§ Exercise details: Take each line containing the word "scene" and copy it.

● ● ● ●

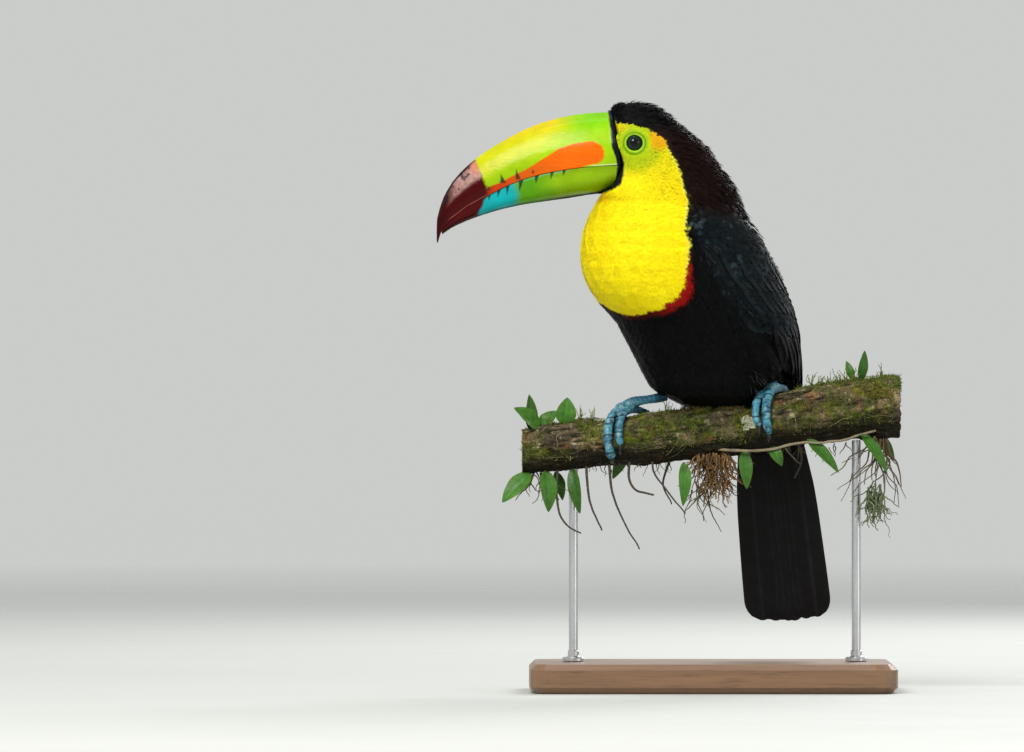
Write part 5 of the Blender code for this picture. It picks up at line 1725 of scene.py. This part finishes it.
# --- Floor, light and camera ---
bpy.ops.mesh.primitive_circle_add(vertices=96, radius=6.5, fill_type="NGON", location=(0, 0, -0.0005))
floor = bpy.context.object
floor.name = "floor"
FLOOR = Look("floor", Specular_IOR_Level=0.2)
from_middle = FLOOR.add("VectorMath", dict(operation="LENGTH"), i0=FLOOR.place)["Value"]
FLOOR.wire(
    Base_Color=FLOOR.blend((0.50, 0.51, 0.49, 1), (0.54, 0.55, 0.53, 1), FLOOR.noise(3, 3)),
    Roughness=FLOOR.range(FLOOR.noise(9, 3), 0.6, 0.75),
    Alpha=FLOOR.range(from_middle, 1.0, 0.0, 1.2, 5.5),
)
floor.data.materials.append(FLOOR.material)

world = bpy.data.worlds.new("studio")
bpy.context.scene.world = world
world.use_nodes = True
world.node_tree.nodes["Background"].inputs["Color"].default_value = (0.80, 0.82, 0.80, 1)
world.node_tree.nodes["Background"].inputs["Strength"].default_value = 0.74


def lamp(name, place, aim, size, power, colour=(1, 1, 1)):
    light = bpy.data.lights.new(name, "AREA")
    light.shape = "DISK"
    light.size = size
    light.energy = power
    light.color = colour
    obj = bpy.data.objects.new(name, light)
    obj.location = place
    obj.rotation_euler = (Vector(aim) - Vector(place)).to_track_quat("-Z", "Y").to_euler()
    bpy.context.scene.collection.objects.link(obj)


lamp("key", (-1.05, -2.45, 2.35), (0, 0, 0.28), 1.5, 98, (1.0, 0.985, 0.95))
lamp("fill", (2.2, -1.6, 0.8), (0, 0, 0.25), 1.6, 12, (0.95, 0.98, 1.0))
lamp("back", (0.9, 2.1, 1.5), (0, 0, 0.3), 1.2, 40)
lamp("top", (-0.2, 0.1, 2.4), (0, 0, 0.3), 1.3, 9)

camera = bpy.data.cameras.new("camera")
camera.sensor_width = 36
camera.lens = 401.8
camera.clip_end = 60
camera.dof.use_dof = False
viewer = bpy.data.objects.new("camera", camera)
viewer.location = (-0.14, -8.0, 0.22)
viewer.rotation_euler = (math.radians(90), 0, 0)
bpy.context.scene.collection.objects.link(viewer)
bpy.context.scene.camera = viewer
bpy.context.scene.view_settings.view_transform = "Standard"

bpy.context.view_layer.update()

● ● ● ●

§ Result for this exercise:
Write part 5 of the Blender code for this picture. It picks up at line 1725 of scene.py. This part finishes it.
bpy.context.scene.world = world
    bpy.context.scene.collection.objects.link(obj)
bpy.context.scene.collection.objects.link(viewer)
bpy.context.scene.camera = viewer
bpy.context.scene.view_settings.view_transform = "Standard"